I recently covered that AMD is internally working on RDNA 3 already, which comes as little surprise given that they seem to be taking so many design influences from their CPUs. Multiple teams work on Zen cores and we know AMD is working on at the very least Zen 5 right now, using a leapfrog design approach. So team A is finishing Zen 3 right now but will be providing information to teams B and C who’re designing Zen 4 and 5.
This is drastically simplified of course, but long story short – it means that every generation improves over the previous one and continues to build on the lessons learned and difficulties encountered by the other teams.

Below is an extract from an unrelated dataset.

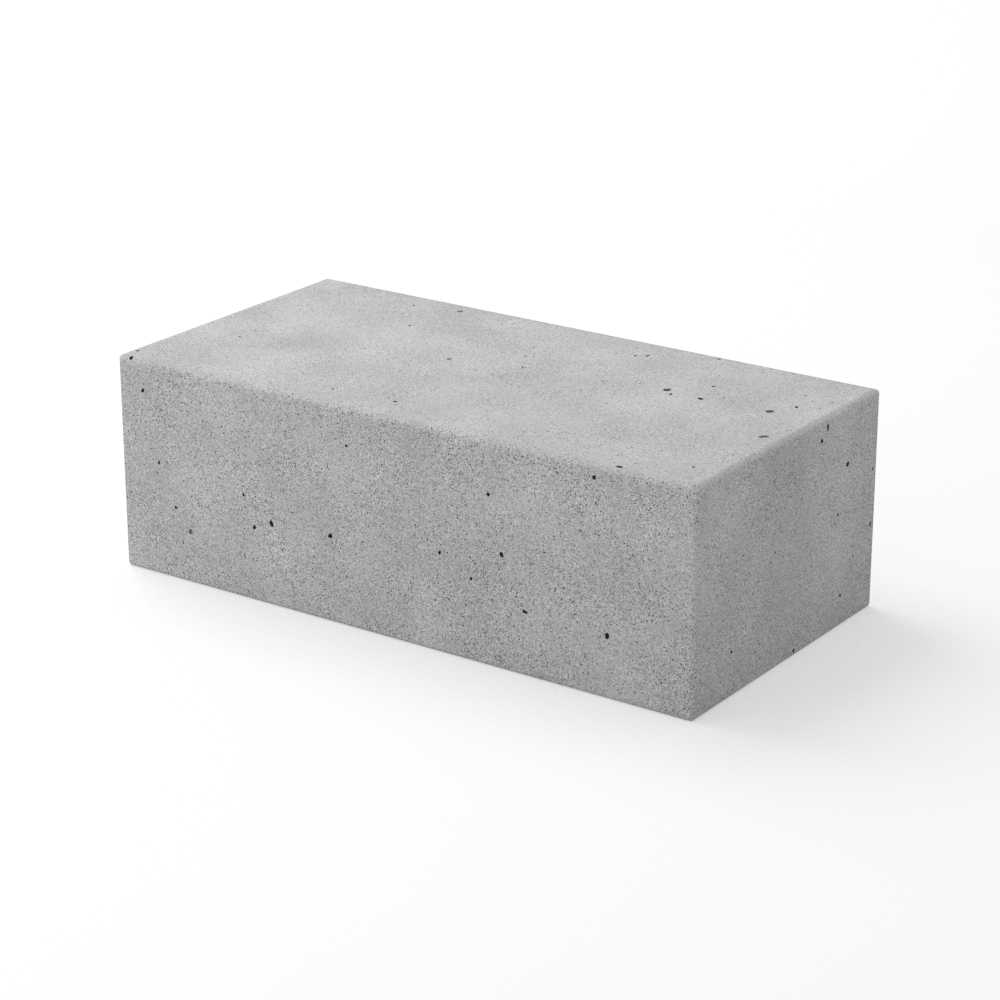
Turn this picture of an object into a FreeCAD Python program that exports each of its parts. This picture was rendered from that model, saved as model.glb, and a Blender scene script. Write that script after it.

So then – Navi 21 and Navi 23 (or as the source who tells me the cards will launch in Summer calls them, the Radeon RX 6000 series), will be the cards which benefit from the lessons of the first generation of Navi. They will also sport the knowledge learned from helping both Sony and Microsoft design their silicon too.
With reports that ‘Big Navi’ from AMD is over 500mm2, and massively faster than the RX 5700 XT it’s an exciting time to be a gamer. Will it be enough to take on the massive might of Nvidia’s RTX 30 series when they launch? We can only wait and see.
With news and confirmation from Lisa Su herself that we’ll see the high-performance Navi parts this year, it will be extremely interesting to watch.